◆ Goal of the exercise
Look through the material below. Copy every line with the string "bodies" in it.

◆ Data shown

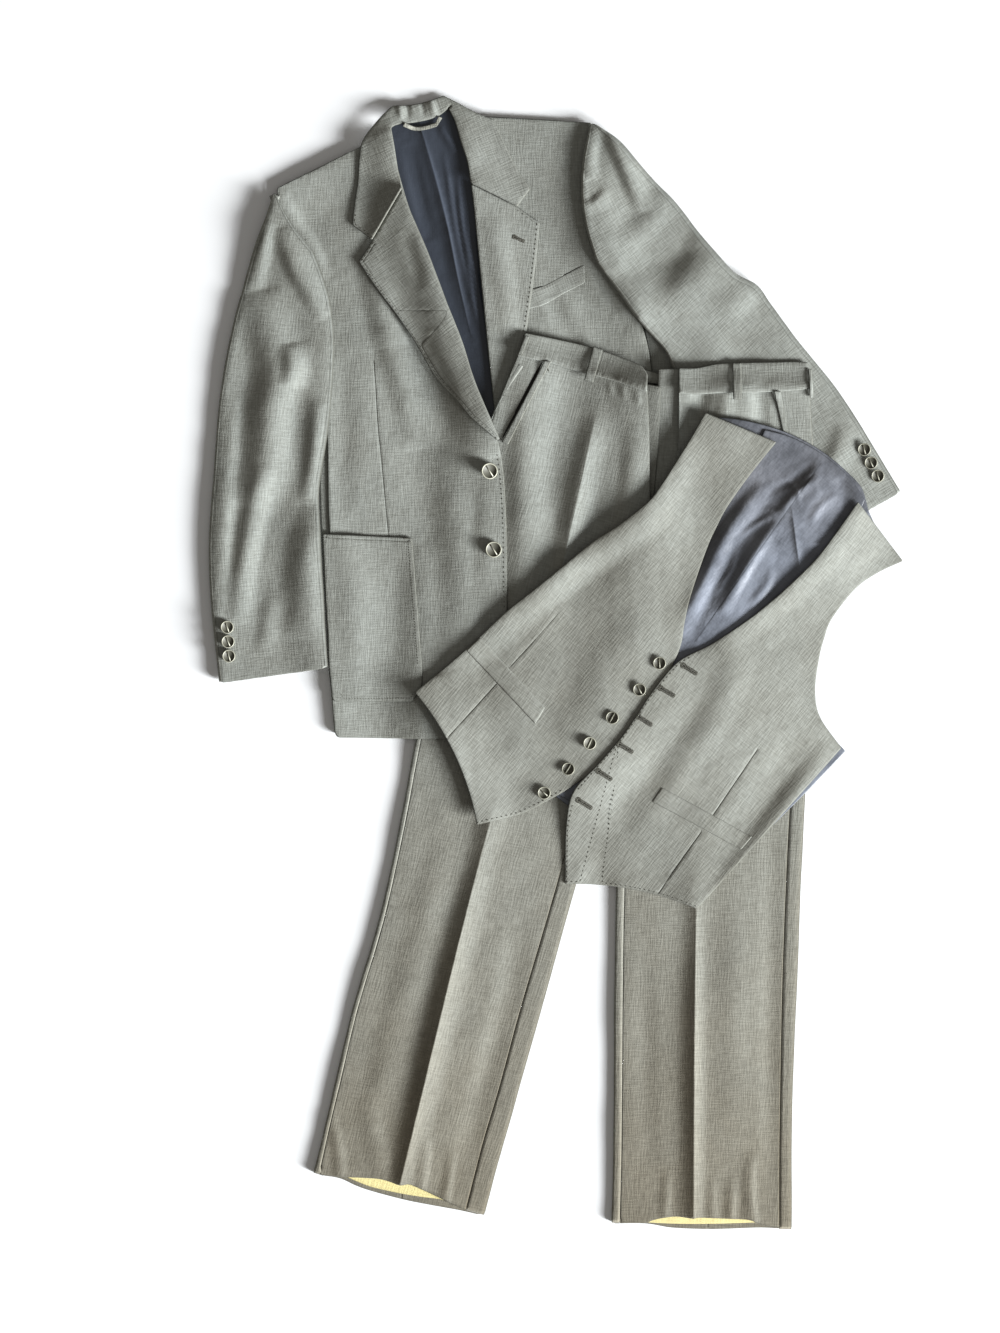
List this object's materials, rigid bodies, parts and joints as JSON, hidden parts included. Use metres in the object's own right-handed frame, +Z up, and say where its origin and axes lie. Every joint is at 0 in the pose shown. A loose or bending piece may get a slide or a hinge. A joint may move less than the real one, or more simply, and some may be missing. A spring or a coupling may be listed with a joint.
{
  "type": "three-piece suit laid flat",
  "caption": "Three-piece suit laid flat: an open single-breasted jacket, pleated trousers across it and a V-neck waistcoat on top.",
  "frame": {"origin": "centre of the bounding box in plan, on the surface that the suit lies on", "axes": "+Z up from the surface; +Y from the trouser hems to the jacket's collar; +X to the wearer's left"},
  "size_m": [0.868, 1.4192, 0.0306],
  "materials": {
    "suiting": "matte grey-olive linen and wool weave",
    "slate_lining": "slate satin lining",
    "lilac_satin": "lilac-grey satin",
    "cream_cotton": "plain cream cotton",
    "braid": "pale braid",
    "button_metal": "pale metal with a dark recess"
  },
  "bodies": {
    "root": {"jacket_back_left": "suiting", "jacket_back_lining": "slate_lining", "jacket_back_right": "suiting", "jacket_breast_welt": "suiting", "jacket_button_cuff_left_lower": "button_metal", "jacket_button_cuff_left_middle": "button_metal", "jacket_button_cuff_left_upper": "button_metal", "jacket_button_cuff_right_lower": "button_metal", "jacket_button_cuff_right_middle": "button_metal", "jacket_button_cuff_right_upper": "button_metal", "jacket_button_front_lower": "button_metal", "jacket_button_front_upper": "button_metal", "jacket_collar": "suiting", "jacket_front_left": "suiting", "jacket_front_right": "suiting", "jacket_hanger_loop": "braid", "jacket_lapel_left": "suiting", "jacket_lapel_right": "suiting", "jacket_pocket_right": "suiting", "jacket_side_left": "suiting", "jacket_side_right": "suiting", "jacket_sleeve_left_top": "suiting", "jacket_sleeve_left_under": "suiting", "jacket_sleeve_right_top": "suiting", "jacket_sleeve_right_under": "suiting", "trousers_back_left": "suiting", "trousers_back_right": "suiting", "trousers_belt_loop_left_front": "suiting", "trousers_belt_loop_left_side": "suiting", "trousers_belt_loop_right_front": "suiting", "trousers_belt_loop_right_side": "suiting", "trousers_fly_underlap": "suiting", "trousers_front_left": "suiting", "trousers_front_right": "suiting", "trousers_hem_facing_left": "cream_cotton", "trousers_hem_facing_right": "cream_cotton", "trousers_slash_welt_left": "suiting", "trousers_slash_welt_right": "suiting", "trousers_waistband_back_left": "suiting", "trousers_waistband_back_right": "suiting", "trousers_waistband_left": "suiting", "trousers_waistband_right": "suiting", "waistcoat_back": "lilac_satin", "waistcoat_back_lining": "lilac_satin", "waistcoat_button_1": "button_metal", "waistcoat_button_2": "button_metal", "waistcoat_button_3": "button_metal", "waistcoat_button_4": "button_metal", "waistcoat_button_5": "button_metal", "waistcoat_button_6": "button_metal", "waistcoat_front_left": "suiting", "waistcoat_front_right": "suiting", "waistcoat_welt_left": "suiting", "waistcoat_welt_right": "suiting"}
  },
  "joints": []
}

◆ Task answer
List this object's materials, rigid bodies, parts and joints as JSON, hidden parts included. Use metres in the object's own right-handed frame, +Z up, and say where its origin and axes lie. Every joint is at 0 in the pose shown. A loose or bending piece may get a slide or a hinge. A joint may move less than the real one, or more simply, and some may be missing. A spring or a coupling may be listed with a joint.
  "bodies": {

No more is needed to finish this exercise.